Figure 3: ChartoftheDay.com: Dow Jones at Critical Juncture
Here chartoftheday.com says that while the Dow is in critical juncture following the string of record high closes amidst its astonishing climb in a backdrop of a litany worries, it has to yet hurdle its three-year trading channel to steer clear of technical obstacles, which incidentally could also prove to be its decisive bump.
Figure 4: Stockcharts.com: Phisix, Dow Ex-Japan Asia Index and the Morgan Stanley Emerging Free
However, if you take a gander at figure 4, the Dow Jones 1800 Ex-Japan Index (black line superimposed), a benchmark consisting of 1,800 companies throughout Asia, the Morgan Stanley Emerging Free Indices (black line lower panel), a benchmark of the broad universe of emerging markets “developing economies” benchmarks and the Philippine Phisix, the movements including short-term fluctuations have been almost similar to the extent that the recent retracements or even the “timing” at the end of the week rally appears to have been “orchestrated”. No conspiracy theory here, just a depiction of the congruity by global markets.

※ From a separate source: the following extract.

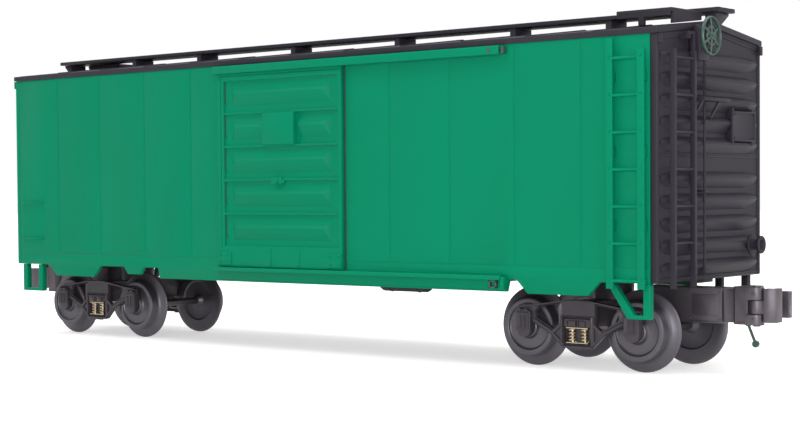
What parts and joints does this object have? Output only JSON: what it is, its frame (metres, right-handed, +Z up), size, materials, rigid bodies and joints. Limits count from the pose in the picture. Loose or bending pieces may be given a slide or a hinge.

And to consider the Philippine setting, today’s market activities have been envisaged by massive outperformances of companies with little fundamentals. Formerly dormant companies with little or no operations have been taking the centerstage accruing mouth-salivating gains that have been attributed to corporate stories of potential backdoor listings, Mergers & Acquisitions and/or plain vanilla “push” by certain interest groups.
The recent easy gains have ostensibly lured vulnerable retail investors, the last among the investing group to get involved, to undertake aggressive moves in the broader market.
Such conspicuous froth have been simply reflective of an outgrowth of an accelerating speculative mindset, where one could even hear arguments stating that “nothing in the local arena poses as significant threat to present conditions”.